Parsing text from html


Recommended Posts

Is there any UDF or some special technique used to parse a html file in autoit? I have a html document, and want to read a line from it, and if regular expressions arent supported, what do I do? something like

<p>You have * new messages</p>

and have it snag the *? Or am I missing the point entirely?

I looked around and havent found anything in the help file or the forum. This is a common script task, so there is bound to be many solutions, anyone care to share one with me?

Here is another (very) simple example:

<html>
<head>
<title>Testing page</title>
</head>
<p>
The number is 347. 
</p>
</html>

Example:

$var=HTMLParse("test.htm","The number is [0-9\s][0-9\s][0-9\s].")
$var=StringReplace($var,"The number is ","")
$var=StringReplace($var," ","")

Is there a HTMLParse function that I don't know about? or some parameters for a stringreplace?

EDIT: I only looked through the stable release's online documentation, I forgot about Beta. The regular expression stuff is there, ignore the part about RegExp... The question about parsing html still exists.....

Edited by Andrew Sparkes

---Sparkes.

Link to comment
Share on other sites

I hope thats help:

#include <INet.au3>
$var = _INetGetSource("test.htm")
$var = _StringBetween($var, "The number is ", ".")
MsgBox(0, "", "You have " &$var &" messages")
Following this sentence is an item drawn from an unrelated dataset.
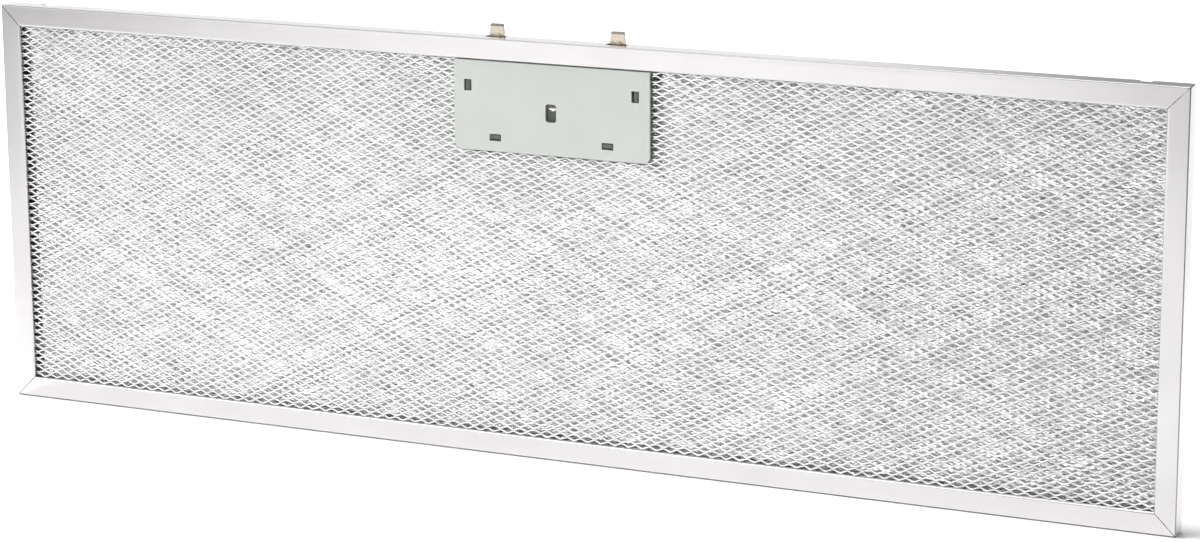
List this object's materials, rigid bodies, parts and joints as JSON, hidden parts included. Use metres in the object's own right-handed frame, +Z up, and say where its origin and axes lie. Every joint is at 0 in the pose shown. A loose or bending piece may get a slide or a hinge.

Func _StringBetween($s,$from,$to)
$x=StringInStr($s,$from)+StringLen($from)
$y=StringInStr(StringTrimLeft($s,$x),$to)
Return StringMid($s,$x,$y)
EndFunc
Link to comment
Share on other sites

Perhaps it would help more if you gave us a better context of usage.

Is this a case of you have the specified .htm file directly on your file system?

Are you trying to check webmail somewhere?

Are you recieving an email notification of some sort that contains this .htm information?

------

Off the top of my head, if this is a straight parse information from a file then you might use FileOpen() and StringInStr()

If you are doing webmail, there may be a utility they provide that gives you a pop-up or tray Icon that you can manipulate to get the information.

There are usually a lot of ways to skin a cat... you just need specifics on the cat in question to do it "right".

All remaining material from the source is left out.